[Scripts that build objects]
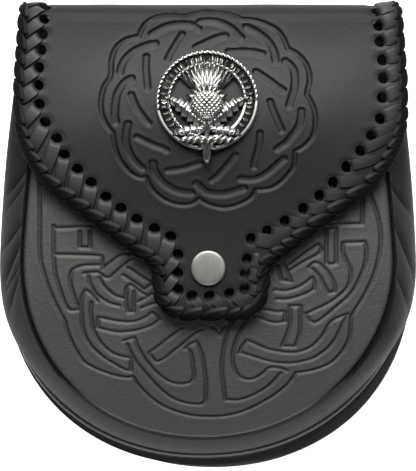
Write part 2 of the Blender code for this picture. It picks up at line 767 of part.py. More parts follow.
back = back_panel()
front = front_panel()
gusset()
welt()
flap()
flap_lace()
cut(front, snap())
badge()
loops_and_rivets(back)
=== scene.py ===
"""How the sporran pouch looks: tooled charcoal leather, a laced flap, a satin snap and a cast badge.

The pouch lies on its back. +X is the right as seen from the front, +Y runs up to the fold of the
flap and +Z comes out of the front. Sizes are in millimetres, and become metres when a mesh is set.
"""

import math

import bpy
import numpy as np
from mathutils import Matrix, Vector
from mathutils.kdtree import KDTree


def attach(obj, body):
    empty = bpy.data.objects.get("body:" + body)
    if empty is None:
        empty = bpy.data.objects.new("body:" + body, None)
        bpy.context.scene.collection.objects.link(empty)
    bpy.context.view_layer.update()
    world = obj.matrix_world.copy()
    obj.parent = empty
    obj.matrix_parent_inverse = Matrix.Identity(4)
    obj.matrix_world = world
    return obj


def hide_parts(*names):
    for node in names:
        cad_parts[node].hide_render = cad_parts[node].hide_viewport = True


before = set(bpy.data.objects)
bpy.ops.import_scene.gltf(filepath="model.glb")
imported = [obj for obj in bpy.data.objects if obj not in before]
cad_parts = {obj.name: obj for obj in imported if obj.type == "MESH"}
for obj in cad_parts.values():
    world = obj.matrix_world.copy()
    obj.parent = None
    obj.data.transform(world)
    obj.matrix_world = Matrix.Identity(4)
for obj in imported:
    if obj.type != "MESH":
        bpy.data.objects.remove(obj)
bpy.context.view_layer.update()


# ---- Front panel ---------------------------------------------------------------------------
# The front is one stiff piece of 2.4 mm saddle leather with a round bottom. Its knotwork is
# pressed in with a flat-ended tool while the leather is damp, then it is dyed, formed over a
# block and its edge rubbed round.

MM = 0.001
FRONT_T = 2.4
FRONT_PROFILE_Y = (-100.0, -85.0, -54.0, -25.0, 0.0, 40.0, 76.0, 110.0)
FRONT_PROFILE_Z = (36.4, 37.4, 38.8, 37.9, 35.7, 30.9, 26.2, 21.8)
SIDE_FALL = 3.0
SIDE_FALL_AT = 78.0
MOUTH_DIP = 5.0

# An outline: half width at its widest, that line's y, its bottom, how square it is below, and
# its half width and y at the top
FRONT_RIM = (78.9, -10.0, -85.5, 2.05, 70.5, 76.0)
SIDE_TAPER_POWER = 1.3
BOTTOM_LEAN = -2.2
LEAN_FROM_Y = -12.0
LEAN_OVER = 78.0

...

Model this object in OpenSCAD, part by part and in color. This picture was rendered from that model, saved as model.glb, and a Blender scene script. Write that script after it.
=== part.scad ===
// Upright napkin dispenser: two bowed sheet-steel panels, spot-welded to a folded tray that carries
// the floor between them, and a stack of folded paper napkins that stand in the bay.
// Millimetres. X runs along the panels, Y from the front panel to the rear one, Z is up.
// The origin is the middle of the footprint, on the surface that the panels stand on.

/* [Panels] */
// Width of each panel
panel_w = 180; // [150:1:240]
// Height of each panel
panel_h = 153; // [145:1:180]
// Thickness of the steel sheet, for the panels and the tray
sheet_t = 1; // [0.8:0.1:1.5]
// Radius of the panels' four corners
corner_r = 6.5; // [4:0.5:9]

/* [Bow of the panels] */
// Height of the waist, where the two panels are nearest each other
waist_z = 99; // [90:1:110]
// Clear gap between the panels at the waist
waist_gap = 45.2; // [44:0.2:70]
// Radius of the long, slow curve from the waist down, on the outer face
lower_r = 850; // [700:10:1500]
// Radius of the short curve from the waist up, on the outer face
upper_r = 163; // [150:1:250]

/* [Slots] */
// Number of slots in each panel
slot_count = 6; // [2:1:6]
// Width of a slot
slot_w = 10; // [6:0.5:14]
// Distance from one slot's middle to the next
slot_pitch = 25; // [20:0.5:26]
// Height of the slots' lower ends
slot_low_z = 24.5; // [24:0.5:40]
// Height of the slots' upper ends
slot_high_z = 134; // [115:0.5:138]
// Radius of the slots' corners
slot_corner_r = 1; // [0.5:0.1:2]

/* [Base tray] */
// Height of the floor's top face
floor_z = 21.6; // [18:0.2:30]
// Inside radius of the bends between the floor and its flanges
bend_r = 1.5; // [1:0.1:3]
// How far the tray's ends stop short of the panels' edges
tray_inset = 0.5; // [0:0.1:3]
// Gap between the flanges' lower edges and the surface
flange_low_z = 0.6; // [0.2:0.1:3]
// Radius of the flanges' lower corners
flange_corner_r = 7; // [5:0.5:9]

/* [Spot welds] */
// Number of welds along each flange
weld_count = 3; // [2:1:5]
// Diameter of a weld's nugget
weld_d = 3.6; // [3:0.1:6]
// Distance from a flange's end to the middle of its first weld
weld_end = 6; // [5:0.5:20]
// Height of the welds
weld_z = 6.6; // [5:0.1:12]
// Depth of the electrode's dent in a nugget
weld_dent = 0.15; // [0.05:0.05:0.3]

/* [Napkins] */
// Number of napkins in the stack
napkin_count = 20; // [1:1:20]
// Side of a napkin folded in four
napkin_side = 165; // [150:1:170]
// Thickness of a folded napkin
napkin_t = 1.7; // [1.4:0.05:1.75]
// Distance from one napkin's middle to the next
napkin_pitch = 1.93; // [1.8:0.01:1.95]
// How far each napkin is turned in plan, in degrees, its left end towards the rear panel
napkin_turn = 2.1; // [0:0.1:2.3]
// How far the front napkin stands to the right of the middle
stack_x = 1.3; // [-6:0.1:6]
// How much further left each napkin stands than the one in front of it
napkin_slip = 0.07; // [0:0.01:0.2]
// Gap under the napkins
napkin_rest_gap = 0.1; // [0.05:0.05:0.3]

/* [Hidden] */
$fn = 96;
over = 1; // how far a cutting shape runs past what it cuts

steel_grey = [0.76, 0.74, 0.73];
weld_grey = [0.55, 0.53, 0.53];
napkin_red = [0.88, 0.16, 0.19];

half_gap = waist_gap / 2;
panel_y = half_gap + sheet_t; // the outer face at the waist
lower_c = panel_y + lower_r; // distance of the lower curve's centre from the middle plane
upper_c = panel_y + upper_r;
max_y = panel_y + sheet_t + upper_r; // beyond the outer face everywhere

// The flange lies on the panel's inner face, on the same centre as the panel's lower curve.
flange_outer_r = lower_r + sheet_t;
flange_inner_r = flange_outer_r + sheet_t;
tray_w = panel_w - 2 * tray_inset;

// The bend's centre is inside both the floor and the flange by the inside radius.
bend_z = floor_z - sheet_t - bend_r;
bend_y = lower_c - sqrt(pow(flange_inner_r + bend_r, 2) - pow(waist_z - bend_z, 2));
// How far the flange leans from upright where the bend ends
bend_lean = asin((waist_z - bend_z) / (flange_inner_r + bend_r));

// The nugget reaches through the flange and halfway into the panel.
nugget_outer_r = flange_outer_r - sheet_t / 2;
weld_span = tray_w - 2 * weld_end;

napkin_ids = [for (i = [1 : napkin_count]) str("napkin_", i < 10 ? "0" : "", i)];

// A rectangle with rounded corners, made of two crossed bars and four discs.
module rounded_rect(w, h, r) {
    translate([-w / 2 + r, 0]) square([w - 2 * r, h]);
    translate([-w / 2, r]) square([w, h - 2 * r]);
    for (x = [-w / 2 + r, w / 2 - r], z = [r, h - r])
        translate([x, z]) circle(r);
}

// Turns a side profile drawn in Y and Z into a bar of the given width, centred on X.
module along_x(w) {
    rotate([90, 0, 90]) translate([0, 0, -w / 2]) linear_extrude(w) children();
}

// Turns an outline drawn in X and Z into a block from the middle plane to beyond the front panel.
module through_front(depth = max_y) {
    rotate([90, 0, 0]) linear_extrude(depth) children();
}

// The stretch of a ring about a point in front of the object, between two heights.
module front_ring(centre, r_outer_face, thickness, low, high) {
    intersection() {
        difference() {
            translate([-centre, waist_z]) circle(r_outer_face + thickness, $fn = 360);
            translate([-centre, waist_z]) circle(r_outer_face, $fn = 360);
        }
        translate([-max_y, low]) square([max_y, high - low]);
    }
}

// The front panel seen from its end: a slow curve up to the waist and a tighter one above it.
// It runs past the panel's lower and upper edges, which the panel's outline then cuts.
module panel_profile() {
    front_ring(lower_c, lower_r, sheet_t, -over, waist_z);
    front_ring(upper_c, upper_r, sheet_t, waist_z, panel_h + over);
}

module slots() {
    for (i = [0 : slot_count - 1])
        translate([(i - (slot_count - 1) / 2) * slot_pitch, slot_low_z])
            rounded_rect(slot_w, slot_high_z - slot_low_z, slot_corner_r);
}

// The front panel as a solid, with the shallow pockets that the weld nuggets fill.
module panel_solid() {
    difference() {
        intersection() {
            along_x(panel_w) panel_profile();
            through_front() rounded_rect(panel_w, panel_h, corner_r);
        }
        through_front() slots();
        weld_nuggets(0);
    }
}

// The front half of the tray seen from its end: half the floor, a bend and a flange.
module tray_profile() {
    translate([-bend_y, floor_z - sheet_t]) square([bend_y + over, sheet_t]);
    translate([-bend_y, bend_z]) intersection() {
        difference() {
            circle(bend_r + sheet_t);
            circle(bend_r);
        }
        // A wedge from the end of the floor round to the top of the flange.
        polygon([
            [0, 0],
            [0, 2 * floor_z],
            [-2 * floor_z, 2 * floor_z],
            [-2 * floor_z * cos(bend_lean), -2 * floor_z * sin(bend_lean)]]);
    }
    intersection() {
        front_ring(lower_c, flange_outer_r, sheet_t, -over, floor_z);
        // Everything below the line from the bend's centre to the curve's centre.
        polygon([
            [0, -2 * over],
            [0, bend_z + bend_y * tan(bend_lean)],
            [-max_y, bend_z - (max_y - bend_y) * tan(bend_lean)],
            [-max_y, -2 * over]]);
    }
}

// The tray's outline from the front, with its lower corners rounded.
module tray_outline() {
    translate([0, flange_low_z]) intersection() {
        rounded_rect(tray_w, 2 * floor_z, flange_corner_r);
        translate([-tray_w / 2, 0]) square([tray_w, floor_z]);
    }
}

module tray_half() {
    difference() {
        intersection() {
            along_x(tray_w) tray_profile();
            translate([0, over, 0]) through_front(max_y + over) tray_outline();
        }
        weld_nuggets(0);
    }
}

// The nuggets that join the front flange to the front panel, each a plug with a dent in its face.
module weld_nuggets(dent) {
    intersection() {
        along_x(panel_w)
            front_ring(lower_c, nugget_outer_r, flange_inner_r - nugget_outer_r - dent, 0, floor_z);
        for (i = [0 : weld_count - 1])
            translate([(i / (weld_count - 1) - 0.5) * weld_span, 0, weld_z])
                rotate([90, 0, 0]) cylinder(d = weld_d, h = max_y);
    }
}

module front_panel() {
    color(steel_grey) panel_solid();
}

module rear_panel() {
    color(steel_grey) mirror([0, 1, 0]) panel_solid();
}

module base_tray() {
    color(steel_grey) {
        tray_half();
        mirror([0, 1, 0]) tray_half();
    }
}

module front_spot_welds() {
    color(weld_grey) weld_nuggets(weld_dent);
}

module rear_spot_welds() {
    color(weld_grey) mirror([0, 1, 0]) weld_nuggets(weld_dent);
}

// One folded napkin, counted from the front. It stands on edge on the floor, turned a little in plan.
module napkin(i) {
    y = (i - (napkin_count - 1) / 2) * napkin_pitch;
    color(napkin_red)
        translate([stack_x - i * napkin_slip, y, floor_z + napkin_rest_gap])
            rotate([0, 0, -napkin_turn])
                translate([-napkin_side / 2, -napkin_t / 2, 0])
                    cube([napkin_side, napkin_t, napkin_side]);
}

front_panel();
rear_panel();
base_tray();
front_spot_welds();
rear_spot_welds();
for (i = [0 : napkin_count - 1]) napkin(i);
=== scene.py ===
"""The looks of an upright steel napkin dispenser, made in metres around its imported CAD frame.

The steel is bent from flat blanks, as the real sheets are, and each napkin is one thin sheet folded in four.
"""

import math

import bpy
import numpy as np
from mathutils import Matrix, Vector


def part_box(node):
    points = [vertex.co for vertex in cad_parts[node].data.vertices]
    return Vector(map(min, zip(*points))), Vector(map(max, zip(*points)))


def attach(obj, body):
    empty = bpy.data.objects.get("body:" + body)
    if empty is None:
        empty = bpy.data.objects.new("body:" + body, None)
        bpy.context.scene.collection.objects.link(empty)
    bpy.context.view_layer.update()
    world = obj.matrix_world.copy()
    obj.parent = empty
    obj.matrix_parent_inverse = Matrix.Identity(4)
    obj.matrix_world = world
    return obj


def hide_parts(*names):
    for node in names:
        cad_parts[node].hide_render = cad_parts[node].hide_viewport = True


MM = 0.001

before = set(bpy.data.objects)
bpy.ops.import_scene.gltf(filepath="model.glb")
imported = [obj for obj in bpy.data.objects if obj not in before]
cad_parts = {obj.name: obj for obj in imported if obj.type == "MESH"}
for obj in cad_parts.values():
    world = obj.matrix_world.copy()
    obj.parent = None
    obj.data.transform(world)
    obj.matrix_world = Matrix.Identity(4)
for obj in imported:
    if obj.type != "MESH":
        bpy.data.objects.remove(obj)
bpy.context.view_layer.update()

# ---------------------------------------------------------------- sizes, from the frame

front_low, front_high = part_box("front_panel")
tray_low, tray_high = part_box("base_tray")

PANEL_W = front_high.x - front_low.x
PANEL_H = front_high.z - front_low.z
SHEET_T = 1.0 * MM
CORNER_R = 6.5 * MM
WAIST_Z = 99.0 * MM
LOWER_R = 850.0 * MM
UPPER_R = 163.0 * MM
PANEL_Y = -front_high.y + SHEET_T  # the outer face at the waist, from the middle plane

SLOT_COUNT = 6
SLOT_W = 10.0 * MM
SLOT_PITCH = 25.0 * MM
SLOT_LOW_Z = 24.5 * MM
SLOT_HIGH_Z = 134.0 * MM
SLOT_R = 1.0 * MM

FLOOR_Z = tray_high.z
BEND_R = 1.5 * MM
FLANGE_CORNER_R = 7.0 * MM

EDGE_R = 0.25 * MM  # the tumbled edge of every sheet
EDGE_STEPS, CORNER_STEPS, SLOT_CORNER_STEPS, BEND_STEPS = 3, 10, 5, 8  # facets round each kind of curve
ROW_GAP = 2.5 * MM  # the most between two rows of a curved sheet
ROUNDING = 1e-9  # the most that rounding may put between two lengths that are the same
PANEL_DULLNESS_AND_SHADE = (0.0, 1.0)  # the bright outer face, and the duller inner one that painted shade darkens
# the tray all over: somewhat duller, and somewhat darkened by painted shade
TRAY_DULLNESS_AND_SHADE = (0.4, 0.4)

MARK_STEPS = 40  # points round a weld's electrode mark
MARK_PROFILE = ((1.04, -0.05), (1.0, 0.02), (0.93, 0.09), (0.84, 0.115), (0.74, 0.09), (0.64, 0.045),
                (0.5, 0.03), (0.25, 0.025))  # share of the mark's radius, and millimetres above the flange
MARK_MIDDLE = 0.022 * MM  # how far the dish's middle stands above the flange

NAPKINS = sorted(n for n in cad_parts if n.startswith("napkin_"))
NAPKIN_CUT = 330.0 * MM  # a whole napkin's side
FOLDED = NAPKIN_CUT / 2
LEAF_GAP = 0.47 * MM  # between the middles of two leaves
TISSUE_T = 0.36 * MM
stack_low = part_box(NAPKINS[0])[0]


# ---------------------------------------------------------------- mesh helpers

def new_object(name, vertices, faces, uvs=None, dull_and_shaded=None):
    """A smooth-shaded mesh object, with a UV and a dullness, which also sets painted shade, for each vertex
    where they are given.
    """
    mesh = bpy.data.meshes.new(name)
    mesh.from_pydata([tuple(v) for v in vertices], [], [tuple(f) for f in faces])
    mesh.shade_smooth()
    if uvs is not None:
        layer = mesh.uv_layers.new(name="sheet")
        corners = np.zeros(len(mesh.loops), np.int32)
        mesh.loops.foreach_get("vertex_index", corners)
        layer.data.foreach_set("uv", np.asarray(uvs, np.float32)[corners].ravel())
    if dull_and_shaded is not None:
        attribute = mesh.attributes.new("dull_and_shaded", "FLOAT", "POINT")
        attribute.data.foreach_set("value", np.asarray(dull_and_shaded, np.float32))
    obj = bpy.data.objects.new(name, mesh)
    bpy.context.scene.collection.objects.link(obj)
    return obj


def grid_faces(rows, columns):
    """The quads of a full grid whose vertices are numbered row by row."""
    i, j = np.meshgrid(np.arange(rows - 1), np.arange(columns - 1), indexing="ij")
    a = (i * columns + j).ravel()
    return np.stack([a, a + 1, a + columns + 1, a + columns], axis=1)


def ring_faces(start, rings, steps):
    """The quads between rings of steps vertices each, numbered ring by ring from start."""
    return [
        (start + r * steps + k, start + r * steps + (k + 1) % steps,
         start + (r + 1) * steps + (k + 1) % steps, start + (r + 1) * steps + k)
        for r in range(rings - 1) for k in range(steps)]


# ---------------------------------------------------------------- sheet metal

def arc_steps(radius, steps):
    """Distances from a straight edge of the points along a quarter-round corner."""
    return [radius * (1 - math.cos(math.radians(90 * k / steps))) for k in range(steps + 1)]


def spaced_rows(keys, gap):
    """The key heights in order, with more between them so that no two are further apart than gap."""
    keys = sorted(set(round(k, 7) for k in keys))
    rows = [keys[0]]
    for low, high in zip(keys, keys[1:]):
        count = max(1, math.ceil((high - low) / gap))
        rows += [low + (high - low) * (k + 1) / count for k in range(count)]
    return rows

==

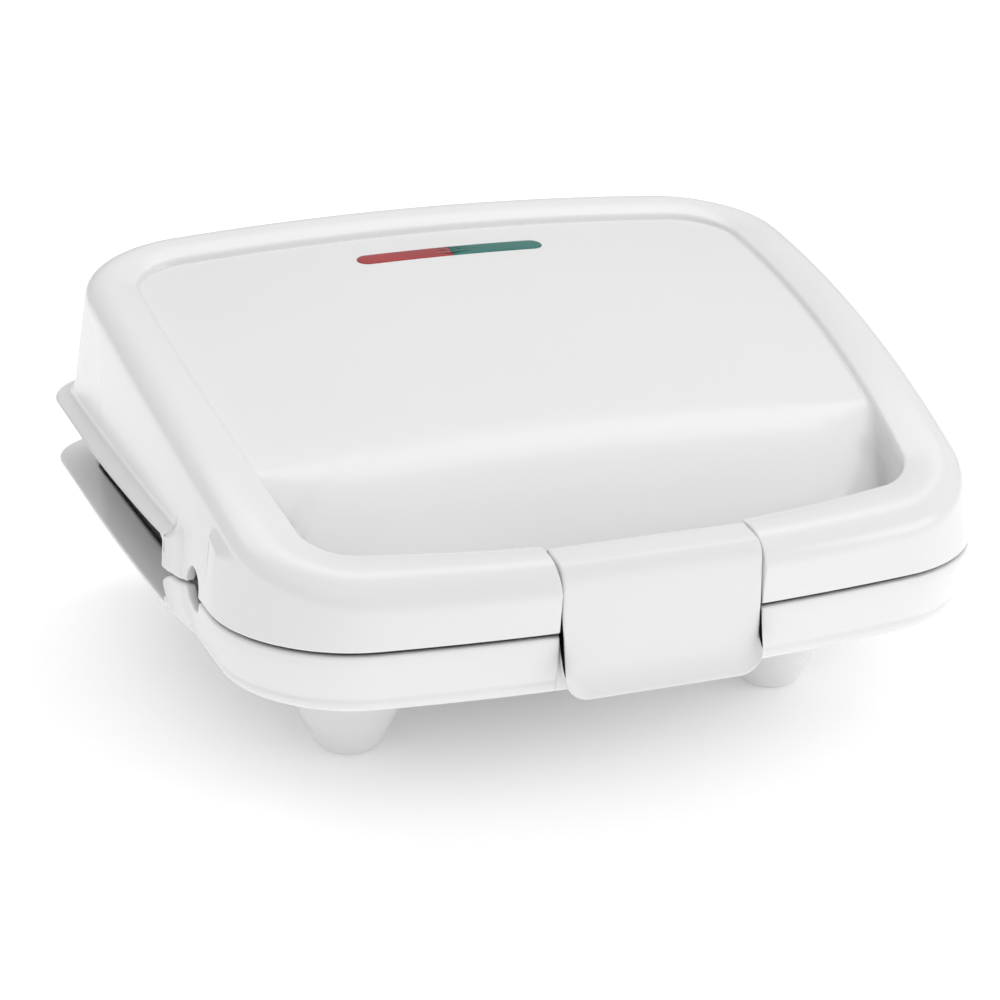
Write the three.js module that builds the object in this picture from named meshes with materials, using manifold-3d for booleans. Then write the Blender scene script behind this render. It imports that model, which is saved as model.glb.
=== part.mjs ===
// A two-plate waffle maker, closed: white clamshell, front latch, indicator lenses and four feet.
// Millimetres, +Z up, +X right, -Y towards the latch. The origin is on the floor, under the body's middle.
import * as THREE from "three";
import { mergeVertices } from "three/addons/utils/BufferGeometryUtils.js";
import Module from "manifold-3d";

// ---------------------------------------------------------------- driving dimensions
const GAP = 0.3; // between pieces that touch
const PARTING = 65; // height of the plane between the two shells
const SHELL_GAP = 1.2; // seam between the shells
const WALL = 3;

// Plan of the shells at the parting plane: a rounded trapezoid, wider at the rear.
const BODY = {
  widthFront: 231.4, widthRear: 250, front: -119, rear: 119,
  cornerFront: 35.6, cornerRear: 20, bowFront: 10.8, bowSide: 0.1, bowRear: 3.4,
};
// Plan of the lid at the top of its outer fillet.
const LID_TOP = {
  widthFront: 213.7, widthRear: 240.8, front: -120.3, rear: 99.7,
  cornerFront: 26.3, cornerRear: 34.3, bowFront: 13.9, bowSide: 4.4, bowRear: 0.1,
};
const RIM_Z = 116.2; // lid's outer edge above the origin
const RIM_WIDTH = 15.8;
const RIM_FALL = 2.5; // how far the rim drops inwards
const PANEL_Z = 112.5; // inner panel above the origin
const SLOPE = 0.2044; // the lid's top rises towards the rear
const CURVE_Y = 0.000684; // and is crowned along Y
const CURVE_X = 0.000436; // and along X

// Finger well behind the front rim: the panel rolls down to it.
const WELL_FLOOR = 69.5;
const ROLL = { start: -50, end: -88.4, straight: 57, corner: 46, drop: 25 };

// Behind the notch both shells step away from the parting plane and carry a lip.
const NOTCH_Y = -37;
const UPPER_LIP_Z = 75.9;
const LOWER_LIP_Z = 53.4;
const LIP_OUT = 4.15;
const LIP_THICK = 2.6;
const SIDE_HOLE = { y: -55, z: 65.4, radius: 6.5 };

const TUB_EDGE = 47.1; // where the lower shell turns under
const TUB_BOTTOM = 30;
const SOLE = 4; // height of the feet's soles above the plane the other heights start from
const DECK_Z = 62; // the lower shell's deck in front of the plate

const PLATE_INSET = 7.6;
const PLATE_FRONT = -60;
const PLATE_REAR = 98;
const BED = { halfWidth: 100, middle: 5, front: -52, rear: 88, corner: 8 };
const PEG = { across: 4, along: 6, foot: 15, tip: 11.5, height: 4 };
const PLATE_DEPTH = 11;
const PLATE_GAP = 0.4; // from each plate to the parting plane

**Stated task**
Your task is to repeat exactly the lines from the one that contains "front_panel();" through the one that contains "from the frame", with both end lines included.

**Response for this exercise**
front_panel();
rear_panel();
base_tray();
front_spot_welds();
rear_spot_welds();
for (i = [0 : napkin_count - 1]) napkin(i);
=== scene.py ===
"""The looks of an upright steel napkin dispenser, made in metres around its imported CAD frame.

The steel is bent from flat blanks, as the real sheets are, and each napkin is one thin sheet folded in four.
"""

import math

import bpy
import numpy as np
from mathutils import Matrix, Vector


def part_box(node):
    points = [vertex.co for vertex in cad_parts[node].data.vertices]
    return Vector(map(min, zip(*points))), Vector(map(max, zip(*points)))


def attach(obj, body):
    empty = bpy.data.objects.get("body:" + body)
    if empty is None:
        empty = bpy.data.objects.new("body:" + body, None)
        bpy.context.scene.collection.objects.link(empty)
    bpy.context.view_layer.update()
    world = obj.matrix_world.copy()
    obj.parent = empty
    obj.matrix_parent_inverse = Matrix.Identity(4)
    obj.matrix_world = world
    return obj


def hide_parts(*names):
    for node in names:
        cad_parts[node].hide_render = cad_parts[node].hide_viewport = True


MM = 0.001

before = set(bpy.data.objects)
bpy.ops.import_scene.gltf(filepath="model.glb")
imported = [obj for obj in bpy.data.objects if obj not in before]
cad_parts = {obj.name: obj for obj in imported if obj.type == "MESH"}
for obj in cad_parts.values():
    world = obj.matrix_world.copy()
    obj.parent = None
    obj.data.transform(world)
    obj.matrix_world = Matrix.Identity(4)
for obj in imported:
    if obj.type != "MESH":
        bpy.data.objects.remove(obj)
bpy.context.view_layer.update()

# ---------------------------------------------------------------- sizes, from the frame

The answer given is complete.